Let $p: \mathbb{F} \to \mathbb{F}$ be a polynomial of degree of at most $m$, i.e. $p \in \mathcal{P}_m(\mathbb{F})$ such that $p(r) = 0$ for some $r \in \mathbb{F}$. Is it true that in that case $p$ can always be written as $$p(z) = b_1(z- r) + b_2(z-r)^2 + \cdots + b_m(z-r)^m$$ for some $b_i \in \mathbb{F}$, i.e. $p \in \mathrm{span}(z-r, (z-r)^2, \dots (z-r)^m)$?

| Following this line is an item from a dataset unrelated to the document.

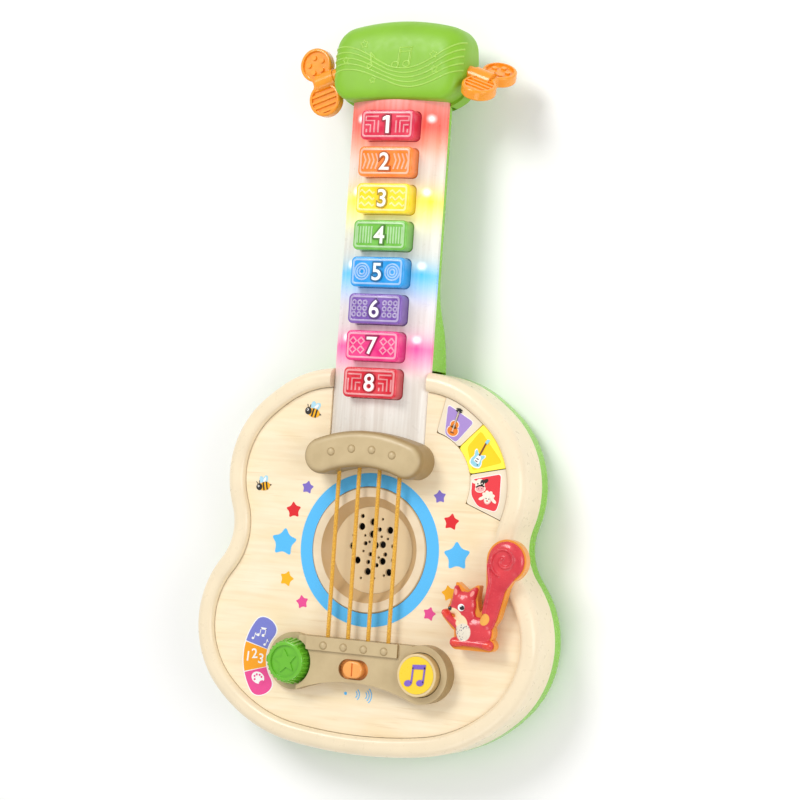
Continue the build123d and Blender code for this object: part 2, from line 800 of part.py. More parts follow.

I suspect it could. But maybe I'm wrong.
My proof attempt: Let $p \in \mathcal{P}_m(\mathbb{F})$ be such that $p(r) = 0$. Then $p(z) = a_0 + a_1z + \cdots + a_mz^m$ and $a_0 = -a_1r - \cdots - a_mr^m$. We can find the coefficients $b_i$ by solving the system of linear equations ($f_i$ are linear functions): $$ \begin{cases} a_0 = f_0(b_1, \dots, b_m)\\ a_1 = f_1(b_1, \dots, b_m)\\ a_2 = f_2(b_2, \dots, b_m)\\ \vdots \\ a_m = f_m(b_m) \end{cases} $$ From the last equation we get $b_m$, from the second to last we get $b_{m-1}$, etc. But there are two equations that can be used to obtain $b_1$ which could lead to a contradiction. But $f_0$ is a constant function ($a_0$ depends only on $a_1, \dots, a_m$ and $r$). So this system always allows us to find unique $b_i$.
Is this proof correct?